Problem:
The school wanted a digital signage system that was visually appealing and required minimal input. Additionally, it was important for staff to easily upload images to the system.
Solution:
I was responsible for designing the digital signage layout across the school. The design included spaces and styling for displaying various useful information for students and teachers, such as time, weather, announcements, upcoming events, and a main slideshow that cycled through other content like lunch menus and news articles. Updating all this content by hand would have been daunting, so I automated the process to make it more efficient.
Impact:
This project set the school up for success with their digital signage system. It has made it easy for the staff to update the content and upload images, ensuring that the system remains up-to-date. This has led to improved engagement of the school with its students and staff. The signage has become a point of interest, with people often stopping to watch it while walking down the hall.
Challenges:
Lunch & Breakfast Menus
The school had purchased digital signs to display the daily cafeteria menus. However, they didn't want the burden of updating another system to fall on the kitchen. The school's website already had the data but didn't have an API. Instead, I tracked down the URL that the website uses to get the menu data within its own pages. From there, I created a program to request that data, create a bulletin, and then use the digital signage's API to publish that bulletin.
News Articles
To keep the news and announcements fresh, I developed a program that serves the news articles from the school's website as an RSS feed that the digital signage can read.

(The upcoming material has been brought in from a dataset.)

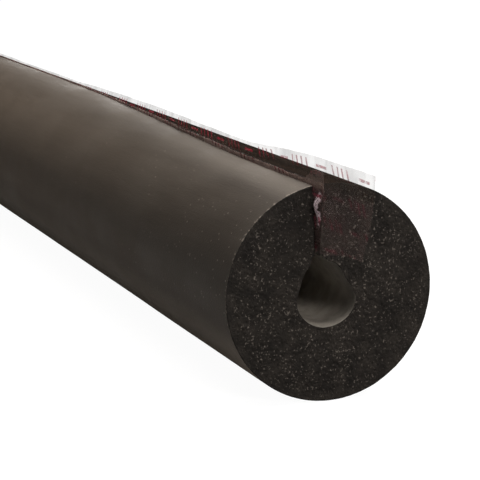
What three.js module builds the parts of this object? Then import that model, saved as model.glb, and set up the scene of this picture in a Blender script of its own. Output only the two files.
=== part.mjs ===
// Foam pipe insulation tube, split along its top, with a release film on each face of the split.
//
// Frame: X runs along the tube, Y across it and Z up. The tube rests on the floor at Z = 0, and the
// origin is on the floor under the middle of its length. All sizes are in millimetres.
// In a section, a point's x is Y across from the skin's axis, and its y is Z up from that axis.

import * as THREE from 'three';

// Tube sizes. The bore's offset is how far its centre lies to the +Y side of the skin's centre.
const BORE_DIAMETER = 22;
const WALL_THICKNESS = 25;
const TUBE_LENGTH = 2000;
const BORE_OFFSET = -1.3;

// Film sizes, the same for both films. The clearance is to the face of the split behind a film.
const FILM_THICKNESS = 0.2;
const FILM_CLEARANCE = 0.3;
const FILM_FOOT_ABOVE_BORE = 1;

// Split sizes. It is cut upright beside the bore's centre, and its faces part towards the skin.
// The root gap is what is left between the two films where the split meets the bore.
const SPLIT_OFFSET = -4.8;
const SPLIT_ROOT_GAP = 0.6;
const SPLIT_FLARE = 1.8;

// The parted bore is drawn up into a peak under the split, this far above its round
const BORE_PEAK_RISE = 1.6;

// How the films stand out: their height above the skin, their reach past the tube's ends at the top
// and at the foot, and the stretch over which each end rides up out of the split, and how far
const TALL_FILM = { proud: 4.7, topReach: 38, footReach: 33, liftLength: 80, endLift: 3.4 };
const SHORT_FILM = { proud: 2, topReach: 8, footReach: 4, liftLength: 8, endLift: 3.2 };

// Facets in a full turn of the round surfaces
const SKIN_FACETS = 64;
const BORE_FACETS = 48;

// Sizes that follow from the ones above
const FULL_TURN = 2 * Math.PI;
const boreRadius = BORE_DIAMETER / 2;
const skinRadius = boreRadius + WALL_THICKNESS;
const skinStep = FULL_TURN / SKIN_FACETS;
const axisHeight = skinRadius * Math.cos(skinStep / 2);
const rootHeight = boreRadius + BORE_PEAK_RISE;
const rootWidth = 2 * (FILM_CLEARANCE + FILM_THICKNESS) + SPLIT_ROOT_GAP;
const mouthWidth = rootWidth + SPLIT_FLARE;

const foamMaterial = new THREE.MeshStandardMaterial({ color: 0x2f2c29, roughness: 0.95, metalness: 0 });
const filmLook = { color: 0xe6dfdc, roughness: 0.3, metalness: 0, transparent: true, opacity: 0.45 };

// A point on a circle whose centre lies across from the axis, at an angle from the top towards +Y
function pointAtAngle(centreAcross, radius, angle) {
  return new THREE.Vector2(centreAcross + radius * Math.sin(angle), radius * Math.cos(angle));
}

// The angle of a point, from the top towards +Y, about a centre that lies across from the axis
function angleOf(point, centreAcross) {
  return Math.atan2(point.x - centreAcross, point.y);
}

// One face of the split, from its root at the bore to its mouth at the skin.
// side is 1 for the face towards +Y and -1 for the other, and lean is how far the face tips that way.
function splitFace(side) {
  const root = new THREE.Vector2(SPLIT_OFFSET + (side * rootWidth) / 2, rootHeight);
  const mouthAcross = SPLIT_OFFSET + (side * mouthWidth) / 2;
  const mouth = new THREE.Vector2(mouthAcross, Math.sqrt(skinRadius ** 2 - mouthAcross ** 2));
  const lean = Math.atan2(mouth.x - root.x, mouth.y - root.y);
  return { root, mouth, lean, length: root.distanceTo(mouth) };
}

// Points round the skin, from the +Y lip of the split over the floor to its other lip.
// The facets are placed so that one of them lies flat on the floor.
function skinPoints() {
  const from = splitFace(1).mouth;
  const to = splitFace(-1).mouth;
  const endAngle = angleOf(to, 0) + FULL_TURN;
  const points = [from];
  let angle = (Math.floor(angleOf(from, 0) / skinStep + 0.5) + 0.5) * skinStep;
  while (angle < endAngle) {
    points.push(pointAtAngle(0, skinRadius, angle));
    angle += skinStep;
  }
  points.push(to);
  return points;
}

// The angle about the bore's centre at which a straight flank from a root of the split meets the round
function flankAngle(side) {
  const root = splitFace(side).root;
  const reach = Math.hypot(root.x - BORE_OFFSET, root.y);
  return angleOf(root, BORE_OFFSET) + side * Math.acos(boreRadius / reach);
}

// Points round the bore, from the -Y flank back under the axis to the +Y flank
function borePoints() {
  const from = flankAngle(-1) + FULL_TURN;
  const to = flankAngle(1);
  const facets = Math.ceil((BORE_FACETS * (from - to)) / FULL_TURN);
  return Array.from({ length: facets + 1 }, (_, i) =>
    pointAtAngle(BORE_OFFSET, boreRadius, from + ((to - from) * i) / facets));
}

// The foam tube: its section, extruded along X about the middle of its length
function makeTube() {
  const section = new THREE.Shape([
    ...skinPoints(),
    splitFace(-1).root,
    ...borePoints(),
    splitFace(1).root,
  ]);
  const geometry = new THREE.ExtrudeGeometry(section, { depth: TUBE_LENGTH, bevelEnabled: false });
  geometry.translate(0, 0, -TUBE_LENGTH / 2);
  const sectionToPart = new THREE.Matrix4().makeBasis(
    new THREE.Vector3(0, 1, 0),
    new THREE.Vector3(0, 0, 1),
    new THREE.Vector3(1, 0, 0),
  );
  geometry.applyMatrix4(sectionToPart);
  const tube = new THREE.Mesh(geometry, foamMaterial);
  tube.name = 'foam_tube';
  tube.position.z = axisHeight;
  return tube;
}

// The outline of a film, with X along the tube and Y up the face of the split from its root.
// Both ends are alike: they ride up out of the split and are cut on a slant.
function filmOutline(film, faceLength) {
  const tubeEnd = TUBE_LENGTH / 2;
  const top = faceLength + film.proud;
  const corners = [
    new THREE.Vector2(tubeEnd, FILM_FOOT_ABOVE_BORE),
    new THREE.Vector2(tubeEnd + film.footReach, FILM_FOOT_ABOVE_BORE + film.endLift),
    new THREE.Vector2(tubeEnd + film.topReach, top + film.endLift),
    new THREE.Vector2(tubeEnd, top + film.endLift),
    new THREE.Vector2(tubeEnd - film.liftLength, top),
  ];
  const farCorners = corners.map((corner) => new THREE.Vector2(-corner.x, corner.y));
  return new THREE.Shape([...corners, ...farCorners.reverse()]);
}

// A film standing along one face of the split. The group's Z axis runs up that face from its root.
function makeFilm(name, film, side) {
  const face = splitFace(side);
  const outline = filmOutline(film, face.length);
  const geometry = new THREE.ExtrudeGeometry(outline, { depth: FILM_THICKNESS, bevelEnabled: false });
  geometry.translate(0, 0, -FILM_THICKNESS / 2);
  geometry.rotateX(Math.PI / 2);
  const mesh = new THREE.Mesh(geometry, new THREE.MeshStandardMaterial(filmLook));
  mesh.name = name;
  mesh.position.y = -side * (FILM_CLEARANCE + FILM_THICKNESS / 2);
  const alongFace = new THREE.Group();
  alongFace.position.set(0, face.root.x, axisHeight + face.root.y);
  alongFace.rotation.x = -face.lean;
  alongFace.add(mesh);
  return alongFace;
}

const insulation = new THREE.Group();
insulation.add(makeTube());
insulation.add(makeFilm('release_film_tall', TALL_FILM, 1));
insulation.add(makeFilm('release_film_short', SHORT_FILM, -1));

export default insulation;
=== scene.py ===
"""A foam pipe insulation tube, split along its top, with a printed release film on each split face.

Frame: X runs along the tube, Y across it and Z up, with the floor at Z = 0. Sizes in the classes are
in millimetres. In a section of the tube, across is Y and up is Z from the axis of the skin.
"""

from __future__ import annotations

import logging
import math
from collections.abc import Sequence
from dataclasses import dataclass
from enum import Enum

import bpy
import numpy as np
from mathutils import Matrix, Vector
from mathutils.geometry import delaunay_2d_cdt


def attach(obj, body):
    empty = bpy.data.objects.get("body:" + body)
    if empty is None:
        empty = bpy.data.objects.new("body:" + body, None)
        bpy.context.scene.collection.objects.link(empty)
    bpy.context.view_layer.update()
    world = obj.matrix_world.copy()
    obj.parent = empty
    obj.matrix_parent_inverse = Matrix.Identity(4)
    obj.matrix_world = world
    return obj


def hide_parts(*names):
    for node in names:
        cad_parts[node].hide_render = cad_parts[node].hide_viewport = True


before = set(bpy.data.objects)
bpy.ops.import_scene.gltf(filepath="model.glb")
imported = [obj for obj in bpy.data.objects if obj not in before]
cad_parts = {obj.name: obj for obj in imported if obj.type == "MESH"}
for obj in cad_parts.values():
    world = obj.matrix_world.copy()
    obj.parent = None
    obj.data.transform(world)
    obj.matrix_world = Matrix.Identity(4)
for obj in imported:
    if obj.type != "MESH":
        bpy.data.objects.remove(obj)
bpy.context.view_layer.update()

log = logging.getLogger("pipe_insulation")

Array = np.ndarray
Colour = tuple[float, float, float, float]
Material = bpy.types.Material
Piece = bpy.types.Object
Socket = bpy.types.NodeSocket

MM = 0.001
FULL_TURN = 2 * math.pi
TUBE_LENGTH = 2000.0
HALF_LENGTH = TUBE_LENGTH / 2


class Side(Enum):
    """The two faces of the split, by the side of the tube that they are on."""

    RIGHT = 1
    LEFT = -1


class Surface(Enum):
    """The surfaces of the foam tube, in the order of its material slots."""

    SKIN = 0
    CUT = 1
    BORE = 2
    TACK = 3
    STRIP = 4


def smooth(share: Array) -> Array:
    """The height of an even S-shaped rise from 0 to 1, at each share of its length."""
    held = np.clip(share, 0.0, 1.0)
    return held * held * (3 - 2 * held)


def graded(length: float, finest: float, coarsest: float, growth: float) -> Array:
    """Positions from 0 to length that are close together at both ends and wider apart between.

    Args:
        length: the last position.
        finest: the first step at each end.
        coarsest: the widest step.
        growth: how much wider each step is than the one before.

    Returns:
        The positions, in order.
    """
    steps = [finest]
    while sum(steps) < length / 2:
        steps.append(min(coarsest, steps[-1] * growth))
    half = np.concatenate([[0.0], np.cumsum(steps)])
    half *= length / 2 / half[-1]
    return np.concatenate([half, length - half[-2::-1]])


@dataclass(frozen=True)
class Ripple:
    """A smooth unevenness made of a few crossing waves."""

    seed: int
    longest: float
    shortest: float
    waves: int = 7
    spread: float = 1.3

    def at(self, along: Array, across: Array) -> Array:
        """The unevenness, mostly between -1 and 1.

        Args:
            along: distances along the tube.
            across: distances round or across it, of a matching shape.

        Returns:
            The height of the unevenness at each point.
        """
        rng = np.random.default_rng(self.seed)
        total = np.zeros(np.broadcast(along, across).shape)
        for _ in range(self.waves):
            length = self.longest * (self.shortest / self.longest) ** rng.random()
            heading = rng.uniform(-self.spread, self.spread)
            turn = FULL_TURN / length
            travel = along * math.cos(heading) + across * math.sin(heading)
            total += np.cos(turn * travel + rng.uniform(0, FULL_TURN))
        return total / math.sqrt(2 * self.waves)


class MeshStock:
    """Points and faces gathered for one piece."""

    def __init__(self) -> None:
        """Starts with nothing."""
        self.points: list[Array] = []
        self.faces: list[tuple[int, ...]] = []
        self.kinds: list[int] = []
        self.count = 0

    def add_points(self, points: Array) -> Array:
        """Adds points in millimetres in the frame.

        Args:
            points: an array whose last axis is x, y, z.

        Returns:
            The indices of the new points, in the shape of the array without its last axis.
        """
        flat = points.reshape(-1, 3)
        indices = np.arange(self.count, self.count + len(flat))
        self.points.append(flat)
        self.count += len(flat)
        return indices.reshape(points.shape[:-1])

    def add_quads(self, grid: Array, kinds: Sequence[int], flip: bool = False) -> None:
        """Adds the faces between neighbouring rows and columns of a grid of points.

        Args:
            grid: indices of the points, rows by columns.
            kinds: the material slot of each strip between two columns.
            flip: whether the faces look the other way.
        """
        low, high = grid[:-1], grid[1:]
        order = (low[:, :-1], high[:, :-1], high[:, 1:], low[:, 1:])
        corners = np.stack(order[::-1] if flip else order, axis=-1)
        self.faces += [tuple(quad) for quad in corners.reshape(-1, 4).tolist()]
        self.kinds += list(kinds) * corners.shape[0]

    def make(self, name: str, materials: Sequence[Material]) -> Piece:
        """Makes the piece, in metres, and links it to the scene.

        Args:
            name: the name of the piece.
            materials: its materials, in the order of its slots.

        Returns:
            The new object.
        """
        mesh = bpy.data.meshes.new(name)
        mesh.from_pydata((np.concatenate(self.points) * MM).tolist(), [], self.faces)
        for material in materials:
            mesh.materials.append(material)
        mesh.polygons.foreach_set("material_index", self.kinds)
        mesh.polygons.foreach_set("use_smooth", [True] * len(self.faces))
        mesh.update()
        return put_in_scene(name, mesh)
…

The news feed program supplies the four most recent articles and a rotating selection of five images from each article to the digital signage. This means the articles are always up to date, and the content will still change a little, even without new articles.
Staff Image Upload
The school needed a user-friendly and easy-to-use interface to simplify uploading images to their digital signage. To accomplish this, I linked a Google Form with a Google Apps Script project. For each submission, if the user had permission to post, the program used the digital signage's API to upload and publish the content automatically. If the user did not have permission, their response was added to an admin Google Form. The admins were then notified that there was a submission waiting for review.